While fundamentalists eliminate history, creative individuals try to save it. The works of art are attempts to capture and preserve the present (which constantly and immediately turns into the past) for future generations. Hence literature, architecture, art, music, drama have been a few means to deal with the erosion of history.
The recent exhibition of Faiza Butt’s art held from Sept 9-23, at Rohtas 2, Lahore affirms this aspect. Works executed in different scales and mediums are connected due to the artist’s concerns about her contemporary world. It’s a world where, like globalisation, terror has also become multinational as the two phenomena share a marketing side too. If globalisation manifests itself in the form of profit through brands, food chains and commercial stores situated world over, images of terror and the war waged against it has also had monetary benefits.
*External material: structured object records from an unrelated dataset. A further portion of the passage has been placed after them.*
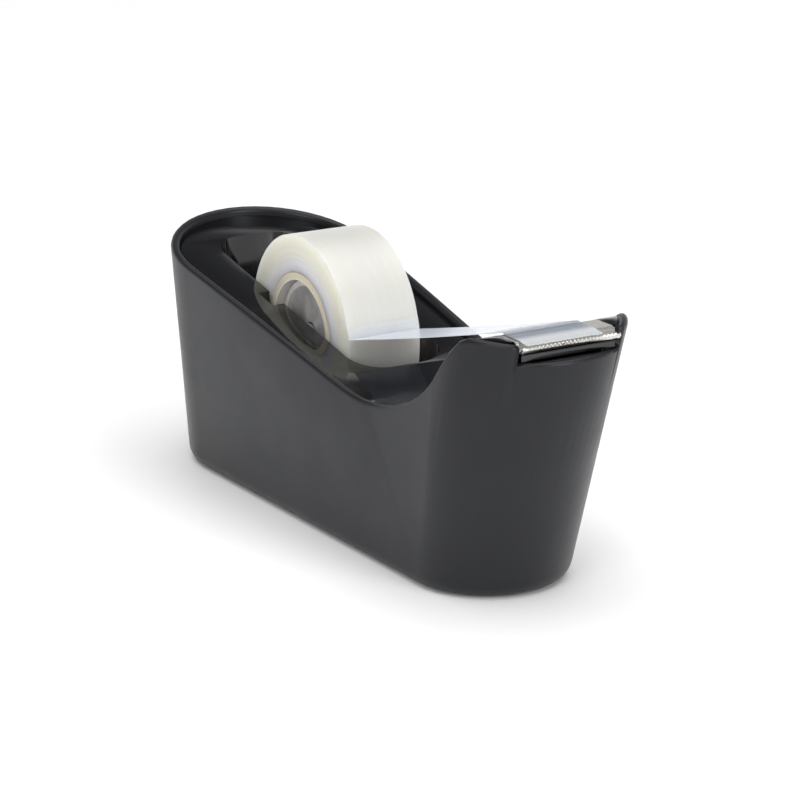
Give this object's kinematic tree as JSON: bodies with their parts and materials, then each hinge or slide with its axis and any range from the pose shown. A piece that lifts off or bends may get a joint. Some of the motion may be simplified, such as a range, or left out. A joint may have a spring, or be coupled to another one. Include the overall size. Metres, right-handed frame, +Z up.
{
  "type": "desktop tape dispenser",
  "caption": "Weighted desktop tape dispenser with an egg-shaped body, a sloping deck with a well for the tape roll, and a toothed cutter between two raised ears.",
  "frame": {"origin": "on the table under the middle of the dispenser's length and width", "axes": "+X towards the cutter end, +Z up, +Y to the left of someone looking along +X"},
  "size_m": [0.1584, 0.0522, 0.0647],
  "materials": {
    "body": "satin charcoal, fine moulded grain",
    "deck": "polished black",
    "base": "plain black",
    "foam": "non-skid foam",
    "steel": "bright stamped steel",
    "zinc": "plated screw steel",
    "iron": "as cast",
    "hub": "translucent grey",
    "core": "cream moulded ring",
    "tape": "frosted cream winding",
    "film": "clear film"
  },
  "bodies": {
    "dispenser": {"body_shell": "body", "deck_insert": "deck", "base_plate": "base", "nonskid_pad": "foam", "ballast_slab": "steel", "ballast_block": "iron", "cutter_blade": "steel", "tape_strip": "film", "base_screw_1": "zinc", "ballast_screw_1": "zinc", "base_screw_2": "zinc", "ballast_screw_2": "zinc", "base_screw_3": "zinc", "ballast_screw_3": "zinc", "base_screw_4": "zinc", "ballast_screw_4": "zinc"},
    "axle": {"hub_axle": "steel"},
    "roll": {"hub_spool": "hub", "hub_cap": "hub", "tape_core": "core", "tape_winding": "tape"}
  },
  "joints": [
    {"name": "axle_slide", "type": "slide", "parent": "dispenser", "child": "axle", "axis": [-1, 0, 0], "range_m": [0, 0.0104]},
    {"name": "roll_spin", "type": "hinge", "parent": "axle", "child": "roll", "pos_m": [-0.02037, 0, 0.0411], "axis": [0, 1, 0], "continuous": true}
  ]
}
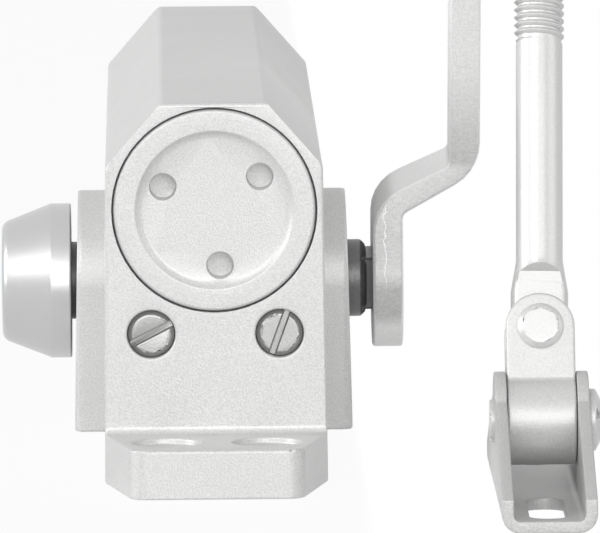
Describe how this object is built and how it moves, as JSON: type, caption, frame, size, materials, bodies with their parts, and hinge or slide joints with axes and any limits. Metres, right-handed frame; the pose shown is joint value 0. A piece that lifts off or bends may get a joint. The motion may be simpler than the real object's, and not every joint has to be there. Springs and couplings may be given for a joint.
{
  "type": "hydraulic door closer",
  "caption": "Surface-mounted rack-and-pinion hydraulic door closer with a stepped main arm, an adjustable forearm rod and a channel-shaped shoe.",
  "frame": {"origin": "centre of the four-hole pattern on the mounting face", "axes": "+Z away from the door, +Y along the body from the valve end to the spring end, +X towards the arm"},
  "size_m": [0.1152, 0.304, 0.2872],
  "materials": {
    "cast_body": "satin",
    "cap_finish": "satin",
    "arm_finish": "satin",
    "forearm_finish": "satin",
    "shoe_finish": "satin",
    "zinc_steel": "satin",
    "dark_steel": "satin",
    "ground_steel": "gloss",
    "spring_steel": "satin",
    "seal_rubber": "matte"
  },
  "bodies": {
    "housing": {"body_casting": "cast_body", "valve_end_plug": "cast_body", "valve_end_seal": "seal_rubber", "spring_end_plug": "cast_body", "spring_end_seal": "seal_rubber", "left_bearing_ring": "ground_steel", "right_bearing_ring": "ground_steel", "left_shaft_seal": "seal_rubber", "right_shaft_seal": "seal_rubber", "left_gland": "dark_steel", "right_gland": "dark_steel", "main_spring": "spring_steel"},
    "pinion_and_arm": {"pinion_shaft": "dark_steel", "pinion_cap": "cap_finish", "main_arm": "arm_finish", "arm_screw": "zinc_steel", "elbow_screw": "zinc_steel", "elbow_spacer": "zinc_steel", "elbow_nut": "zinc_steel"},
    "left_rollers": {"left_bearing_rollers": "ground_steel"},
    "right_rollers": {"right_bearing_rollers": "ground_steel"},
    "piston": {"piston": "ground_steel", "check_ball_retainer": "ground_steel"},
    "check_ball": {"check_ball": "ground_steel"},
    "power_adjuster": {"power_adjuster": "zinc_steel", "power_adjuster_seal": "seal_rubber"},
    "spring_seat": {"spring_seat": "ground_steel"},
    "sweep_valve": {"sweep_valve_screw": "zinc_steel", "sweep_valve_seal": "seal_rubber"},
    "latch_valve": {"latch_valve_screw": "zinc_steel", "latch_valve_seal": "seal_rubber"},
    "forearm": {"forearm_tube": "forearm_finish", "jam_nut": "zinc_steel"},
    "forearm_rod": {"forearm_rod": "forearm_finish"},
    "knuckle": {"knuckle": "shoe_finish", "knuckle_rivet": "zinc_steel"},
    "shoe": {"shoe_bracket": "shoe_finish", "shoe_pin": "zinc_steel"}
  },
  "joints": [
    {"name": "pinion_turn", "type": "hinge", "parent": "housing", "child": "pinion_and_arm", "pos_m": [0, -0.009, 0.0281], "axis": [-1, 0, 0], "range_deg": [0, 180], "stiffness_Nm_per_rad": 3, "springref_deg": -22.92},
    {"name": "left_bearing_roll", "type": "hinge", "parent": "housing", "child": "left_rollers", "pos_m": [0, -0.009, 0.0281], "axis": [-1, 0, 0], "range_deg": [0, 80]},
    {"name": "right_bearing_roll", "type": "hinge", "parent": "housing", "child": "right_rollers", "pos_m": [0, -0.009, 0.0281], "axis": [-1, 0, 0], "range_deg": [0, 80]},
    {"name": "piston_slide", "type": "slide", "parent": "housing", "child": "piston", "axis": [0, 1, 0], "range_m": [0, 0.0316], "deforming": ["main_spring"]},
    {"name": "check_ball_lift", "type": "slide", "parent": "piston", "child": "check_ball", "axis": [0, -1, 0], "range_m": [0, 0.0008]},
    {"name": "power_adjust", "type": "hinge", "parent": "housing", "child": "power_adjuster", "pos_m": [0, 0.103, 0.0521], "axis": [0, -1, 0], "range_deg": [0, 1925]},
    {"name": "spring_seat_slide", "type": "slide", "parent": "housing", "child": "spring_seat", "axis": [0, -1, 0], "range_m": [0, 0.008], "deforming": ["main_spring"]},
    {"name": "sweep_valve_turn", "type": "hinge", "parent": "housing", "child": "sweep_valve", "pos_m": [-0.0122, -0.103, 0.0285], "axis": [0, -1, 0], "range_deg": [-360, 360]},
    {"name": "latch_valve_turn", "type": "hinge", "parent": "housing", "child": "latch_valve", "pos_m": [0.0122, -0.103, 0.0285], "axis": [0, -1, 0], "range_deg": [-360, 360]},
    {"name": "elbow_fold", "type": "hinge", "parent": "pinion_and_arm", "child": "forearm", "pos_m": [0.05157, -0.03947, 0.27624], "axis": [-1, -0.0009, 0.0069], "range_deg": [-20, 150]},
    {"name": "rod_adjust", "type": "slide", "parent": "forearm", "child": "forearm_rod", "axis": [-0.0167, -0.3409, -0.94], "range_m": [-0.012, 0.012]},
    {"name": "knuckle_swing", "type": "hinge", "parent": "forearm_rod", "child": "knuckle", "pos_m": [0.06062, -0.12822, 0.03138], "axis": [0, 0.9401, -0.3409], "range_deg": [-10, 10]},
    {"name": "shoe_pivot", "type": "hinge", "parent": "knuckle", "child": "shoe", "pos_m": [0.06062, -0.13402, 0.0154], "axis": [1, 0, 0], "range_deg": [-45, 55]}
  ],
  "couplings": [
    {"joint": "piston_slide", "follows": "pinion_turn", "m_per_rad": 0.01},
    {"joint": "left_bearing_roll", "follows": "pinion_turn", "ratio": 0.4359},
    {"joint": "right_bearing_roll", "follows": "pinion_turn", "ratio": 0.4359},
    {"joint": "power_adjust", "follows": "spring_seat_slide", "rad_per_m": 4188.8}
  ]
}
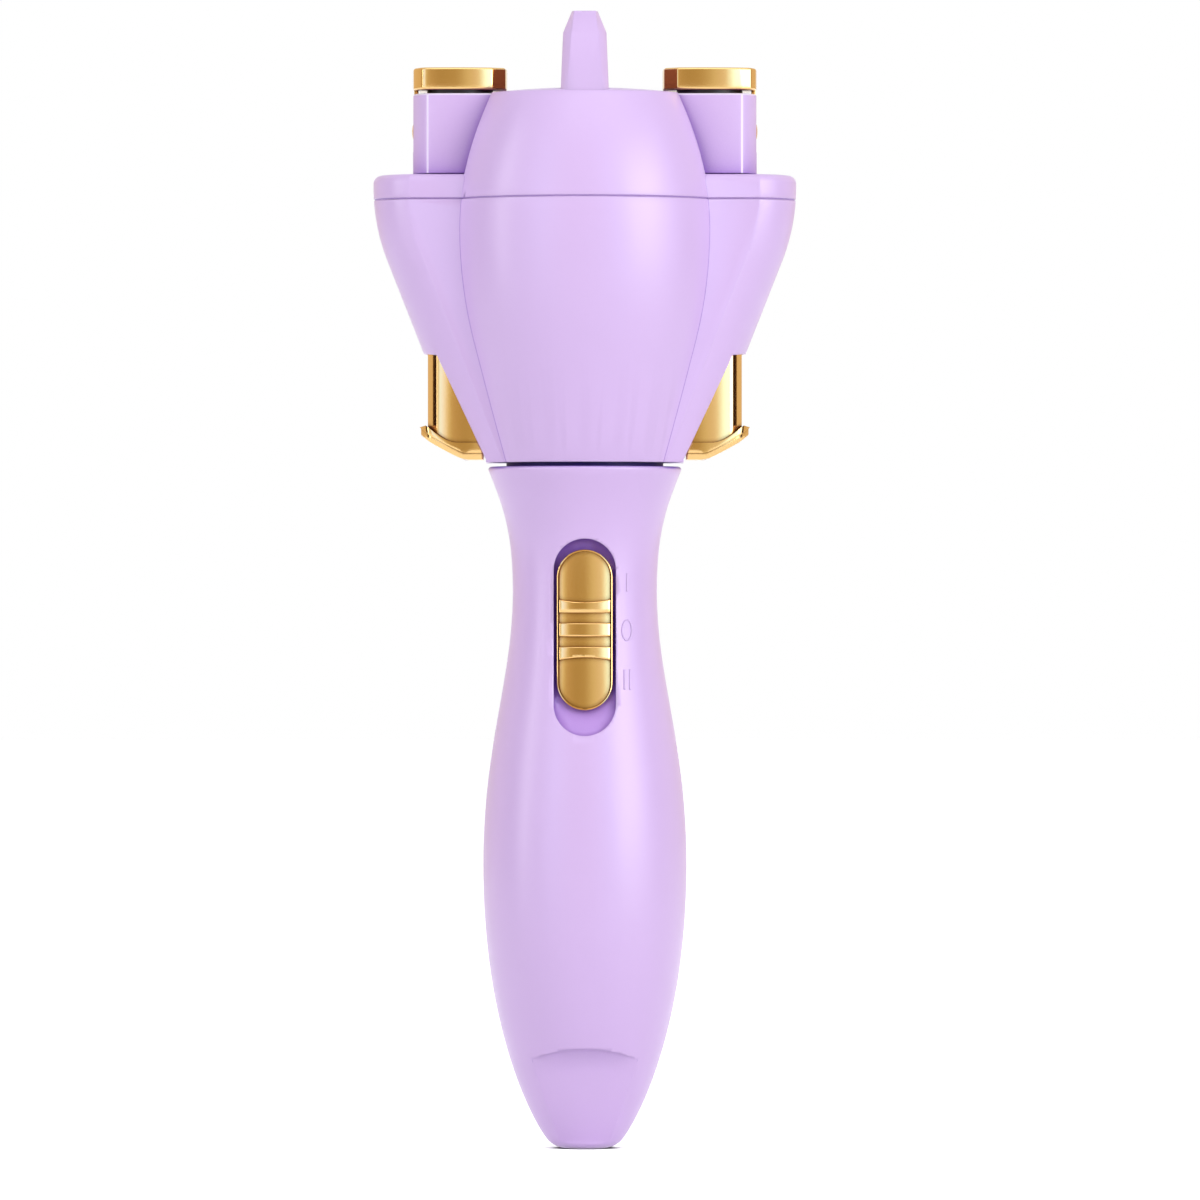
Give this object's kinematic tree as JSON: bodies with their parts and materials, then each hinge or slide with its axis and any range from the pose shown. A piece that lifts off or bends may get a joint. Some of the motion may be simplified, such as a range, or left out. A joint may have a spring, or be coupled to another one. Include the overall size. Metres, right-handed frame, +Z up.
{
  "type": "automatic hair braider",
  "caption": "Battery hair braider: slide-switch handle, turning head, two spinning hair clamps with lift-up caps, and a push-up lever for each clamp.",
  "frame": {"origin": "middle of the flat at the foot of the handle", "axes": "+Z up along the handle to the head; the switch faces -Y; the two clamps lie along X"},
  "size_m": [0.0948, 0.0614, 0.2548],
  "materials": {
    "lavender_plastic": "satin moulded ABS",
    "gold_plate": "ABS with a satin gold electroplated skin",
    "violet_plastic": "plain moulded acetal",
    "white_plastic": "plain moulded acetal",
    "black_plastic": "plain moulded nylon",
    "board": "glass-epoxy board",
    "bronze": "sintered, oiled",
    "steel": "turned and ground",
    "spring_steel": "nickel-plated wire and strip",
    "cell_jacket": null,
    "motor_can": null
  },
  "bodies": {
    "handle": {"handle_front_shell": "lavender_plastic", "handle_rear_shell": "lavender_plastic", "battery_tray": "white_plastic", "battery_left": "cell_jacket", "battery_right": "cell_jacket", "contact_plates": "spring_steel", "contact_springs": "spring_steel", "circuit_board": "board", "switch_body": "black_plastic", "drive_motor": "motor_can", "ring_gear_housing": "white_plastic", "neck_bearing": "bronze", "neck_clutch": "steel", "neck_washer": "violet_plastic", "handle_screws": "steel"},
    "knob": {"switch_knob": "gold_plate"},
    "door": {"battery_door": "lavender_plastic"},
    "pinion": {"motor_pinion": "bronze"},
    "head": {"neck_sleeve": "white_plastic", "sleeve_snap_ring": "steel", "sleeve_screws": "steel", "shaft_clutch": "steel", "head_lower_shell": "lavender_plastic", "head_top_cover": "lavender_plastic", "gear_plate": "white_plastic", "plate_screws": "steel", "shaft_bush": "bronze", "turret_bush_left": "bronze", "turret_bush_right": "bronze"},
    "drive": {"planet_carrier": "white_plastic", "drive_shaft": "steel", "sun_gear": "white_plastic", "shaft_ring": "steel"},
    "planet_1": {"planet_gear_1": "white_plastic"},
    "planet_2": {"planet_gear_2": "white_plastic"},
    "planet_3": {"planet_gear_3": "white_plastic"},
    "turret_left": {"tower_left": "lavender_plastic", "turret_gear_left": "white_plastic", "turret_ring_left": "steel"},
    "clip_left": {"clip_cap_left": "gold_plate", "clip_rod_left": "steel", "clip_spring_left": "spring_steel"},
    "lever_left_body": {"lever_left": "gold_plate", "lever_spring_left": "spring_steel"},
    "turret_right": {"tower_right": "lavender_plastic", "turret_gear_right": "white_plastic", "turret_ring_right": "steel"},
    "clip_right": {"clip_cap_right": "gold_plate", "clip_rod_right": "steel", "clip_spring_right": "spring_steel"},
    "lever_right_body": {"lever_right": "gold_plate", "lever_spring_right": "spring_steel"}
  },
  "joints": [
    {"name": "head_spin", "type": "hinge", "parent": "handle", "child": "head", "pos_m": [0, 0, 0.1533], "axis": [0, 0, 1], "continuous": true},
    {"name": "sun_spin", "type": "hinge", "parent": "head", "child": "drive", "pos_m": [0, 0, 0.2], "axis": [0, 0, 1], "continuous": true},
    {"name": "pinion_spin", "type": "hinge", "parent": "handle", "child": "pinion", "pos_m": [0, 0, 0.13], "axis": [0, 0, 1], "continuous": true},
    {"name": "switch_slide", "type": "slide", "parent": "handle", "child": "knob", "axis": [0, 0, 1], "range_m": [-0.0023, 0.0023]},
    {"name": "door_slide", "type": "slide", "parent": "handle", "child": "door", "axis": [0, 0, -1], "range_m": [0, 0.012]},
    {"name": "planet_spin_1", "type": "hinge", "parent": "drive", "child": "planet_1", "pos_m": [0.0072, 0, 0.13], "axis": [0, 0, 1], "continuous": true},
    {"name": "planet_spin_2", "type": "hinge", "parent": "drive", "child": "planet_2", "pos_m": [-0.0036, 0.00624, 0.13], "axis": [0, 0, 1], "continuous": true},
    {"name": "planet_spin_3", "type": "hinge", "parent": "drive", "child": "planet_3", "pos_m": [-0.0036, -0.00624, 0.13], "axis": [0, 0, 1], "continuous": true},
    {"name": "turret_spin_left", "type": "hinge", "parent": "head", "child": "turret_left", "pos_m": [-0.028, 0, 0.22], "axis": [0, 0, 1], "continuous": true},
    {"name": "lever_lift_left", "type": "slide", "parent": "head", "child": "lever_left_body", "axis": [0, 0, 1], "range_m": [0, 0.006], "stiffness_N_per_m": 350, "springref_m": -0.004, "deforming": ["lever_spring_left"]},
    {"name": "clip_lift_left", "type": "slide", "parent": "turret_left", "child": "clip_left", "axis": [0, 0, 1], "range_m": [0, 0.006], "deforming": ["clip_spring_left"]},
    {"name": "turret_spin_right", "type": "hinge", "parent": "head", "child": "turret_right", "pos_m": [0.028, 0, 0.22], "axis": [0, 0, 1], "continuous": true},
    {"name": "lever_lift_right", "type": "slide", "parent": "head", "child": "lever_right_body", "axis": [0, 0, 1], "range_m": [0, 0.006], "stiffness_N_per_m": 350, "springref_m": -0.004, "deforming": ["lever_spring_right"]},
    {"name": "clip_lift_right", "type": "slide", "parent": "turret_right", "child": "clip_right", "axis": [0, 0, 1], "range_m": [0, 0.006], "deforming": ["clip_spring_right"]}
  ],
  "couplings": [
    {"joint": "pinion_spin", "follows": "sun_spin", "ratio": 4},
    {"joint": "planet_spin_1", "follows": "sun_spin", "ratio": -3},
    {"joint": "planet_spin_2", "follows": "sun_spin", "ratio": -3},
    {"joint": "planet_spin_3", "follows": "sun_spin", "ratio": -3},
    {"joint": "turret_spin_left", "follows": "sun_spin", "ratio": -2.1111},
    {"joint": "clip_lift_left", "follows": "lever_lift_left", "ratio": 1},
    {"joint": "turret_spin_right", "follows": "sun_spin", "ratio": -2.1111},
    {"joint": "clip_lift_right", "follows": "lever_lift_right", "ratio": 1}
  ]
}
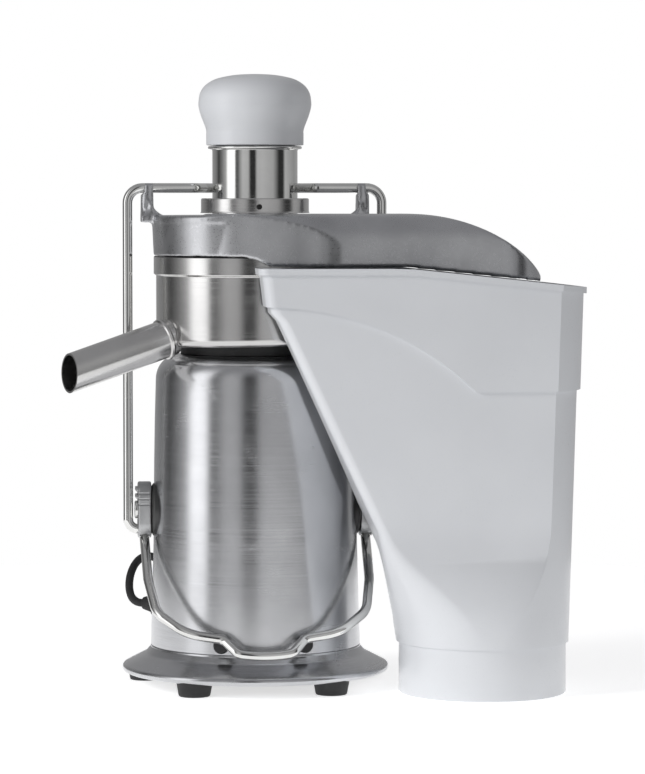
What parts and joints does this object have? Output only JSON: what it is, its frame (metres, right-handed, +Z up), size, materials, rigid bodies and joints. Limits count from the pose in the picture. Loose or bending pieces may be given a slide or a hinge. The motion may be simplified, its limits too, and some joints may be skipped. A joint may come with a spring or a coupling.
{
  "type": "centrifugal juicer",
  "caption": "Upright juicer with a motor drum, bowl and spout, lid with feed tube and pulp hood, wire clamp, and a separate tall pulp bin.",
  "frame": {"origin": "middle of the footprint on the surface it stands on, the free cord left out", "axes": "+Z up along the rotor, the front towards -Y, the pulp bin towards +X and the juice spout towards -X"},
  "size_m": [0.4276, 0.3624, 0.506],
  "materials": {
    "brushed_aluminium": "brushed",
    "satin_steel": "satin",
    "cast_aluminium": "satin cast",
    "polished_steel": "polished",
    "dark_metal": "satin black",
    "plain_steel": "machined",
    "copper": "lacquered wire",
    "black_rubber": "matte",
    "white_plastic": "satin gloss",
    "black_plastic": "matte"
  },
  "bodies": {
    "machine": {"base_flange": "brushed_aluminium", "cover_screw_1": "plain_steel", "cover_screw_2": "plain_steel", "cover_screw_3": "plain_steel", "cover_screw_4": "plain_steel", "base_cover": "dark_metal", "rubber_foot_1": "black_rubber", "rubber_foot_2": "black_rubber", "rubber_foot_3": "black_rubber", "rubber_foot_4": "black_rubber", "rubber_foot_5": "black_rubber", "motor_housing": "brushed_aluminium", "lower_bearing_bracket": "plain_steel", "lower_bearing": "plain_steel", "upper_bearing_bracket": "plain_steel", "upper_bearing": "plain_steel", "motor_stator": "plain_steel", "lower_winding": "copper", "upper_winding": "copper", "run_capacitor": "black_plastic", "terminal_block": "white_plastic", "shaft_seal": "black_rubber", "juice_bowl": "satin_steel", "juice_spout": "satin_steel", "bowl_seat_ring": "black_rubber", "lid": "cast_aluminium", "lid_gasket": "black_rubber", "feed_collar": "satin_steel", "collar_set_screw": "dark_metal", "feed_tube": "polished_steel", "left_pivot_boss": "dark_metal", "left_pivot_pin": "plain_steel", "right_pivot_boss": "dark_metal", "right_pivot_pin": "plain_steel", "left_rest_buffer": "black_rubber", "right_rest_buffer": "black_rubber", "switch_frame": "black_plastic", "cable_gland": "black_rubber", "power_cord": "black_rubber", "cord_coil": "black_rubber", "plug": "black_plastic"},
    "rotor": {"motor_shaft": "plain_steel", "motor_rotor": "plain_steel", "cooling_fan": "black_plastic", "drive_hub": "plain_steel", "strainer_basket": "plain_steel", "grater_disc": "plain_steel", "basket_nut": "plain_steel"},
    "pusher": {"pusher_knob": "white_plastic", "pusher_stem": "white_plastic"},
    "handle": {"clamp_handle": "polished_steel", "left_clamp_lever": "plain_steel", "right_clamp_lever": "plain_steel"},
    "bail": {"clamp_bail": "polished_steel"},
    "rocker": {"switch_rocker": "black_plastic"},
    "bin": {"pulp_bin": "white_plastic"}
  },
  "joints": [
    {"name": "rotor_spin", "type": "hinge", "parent": "machine", "child": "rotor", "pos_m": [-0.05168, 0.01435, 0.3], "axis": [0, 0, 1], "continuous": true},
    {"name": "pusher_lift", "type": "slide", "parent": "machine", "child": "pusher", "axis": [0, 0, 1], "range_m": [0, 0.16]},
    {"name": "handle_swing", "type": "hinge", "parent": "machine", "child": "handle", "pos_m": [-0.05168, 0.01435, 0.1455], "axis": [-1, 0, 0], "range_deg": [0, 90]},
    {"name": "bail_swing", "type": "hinge", "parent": "handle", "child": "bail", "pos_m": [-0.05168, 0.01435, 0.1295], "axis": [-1, 0, 0], "range_deg": [-72.5, 0]},
    {"name": "bin_pull", "type": "slide", "parent": "machine", "child": "bin", "axis": [0, -1, 0], "range_m": [0, 0.3]},
    {"name": "switch_rock", "type": "hinge", "parent": "machine", "child": "rocker", "pos_m": [-0.01252, 0.08799, 0.092], "axis": [-0.8829, 0.4695, 0], "range_deg": [-6, 6]}
  ],
  "couplings": [
    {"joint": "bail_swing", "follows": "handle_swing", "ratio": -0.8},
    {"joint": "bin_pull", "follows": "handle_swing", "m_per_rad": 0.184}
  ]
}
Today, after the demise of the bipolar world and the invalidity of nationhood, it is the international market that is supreme -- in selling jihad as well as other products. Butt addresses these issues in her work by focusing on how human beings are not only surrounded by commercial objects, but are consumed as entities under separate labels. An important part of the exhibition is the works with portraits of men and children with different backgrounds, rendered in her trademark pointillist technique. In five of these (Double, Re-Vision and three from the series Ghost,) colour of the paper is used; whereas four works (Erosion3, 4, 5, 8) include digitally-printed images of precious and semi-precious stones cut in raw state. The last one in this section, Oblivion, is composed of a man with various items crowding his surroundings.
Except the last one, other works operate in a subtle situation of shifting identities. Some faces in these works (of girls with covered heads and a man with turban) presumably belong to Afghanistan or Northern parts of Pakistan but, because of their features, can conveniently be classified as European. In a sense, they are not much different from other figures with blonde hair wearing western outfits in her works.
Faiza Butt has been exploring this dimension of the present world in which everything turns, rather is converted, into a commodity or an exotic item, be that a new gadget or the categorisation of a race/religion. In her work, characters from unknown land that lies somewhere between East and West exist amid items of various origins, usage, value and attraction.
Her exhibition also consists of 10 Duratrans light boxes constructed with texts and images from separate sources. On smaller pieces titles such as Not You, Same Old Story, Star Trek, Star Wars, War of the World and Masters of the Universe are inscribed against a backdrop of luminous nature, including pictures of sliced stones and night sky. Letters, composed in jewellery-like forms, lend decorativeness to these pieces, besides blending words and background imagery. Using the same medium, Butt has created four large panels (The Unsaid, Postcard From Kashmir, My Tattered Shirt and Snowman) in which the upper part has poetry by Agha Shahid Ali or Faiz Ahmed Faiz arranged in a structure derived from popular jewellery pieces and the rest is filled with scenic mountains, clouds and blossoming branches. Two of these also include winged figures of a man-animal creature composed in mirror-like scheme. All of these are superimposed with strokes of black paint or blobs.
The four panels were originally displayed as ‘large split cube’ at the New Art Exchange, Nottingham, UK; and according to the artist: "The cube refers to the aesthetics of Kaba, yet it is adorned with secular poetry of two great poets from Pakistan." One can assess the artist’s desire to build an imaginary realm that refers to the current condition of the world struggling between secularism and religious forces. The winged figures from Assyrian civilisation, the style of writing English letters that reminds of Kufic script, and the unavoidable black marks on beautiful views can be linked to the present political turmoil (particularly connected to Da’esh and its destructions).
Yet it is difficult to arrive at a definite conclusion, as it is hard to read the text of poetry in these pieces as well as find the meaning of the exhibition’s title -- Paracosm.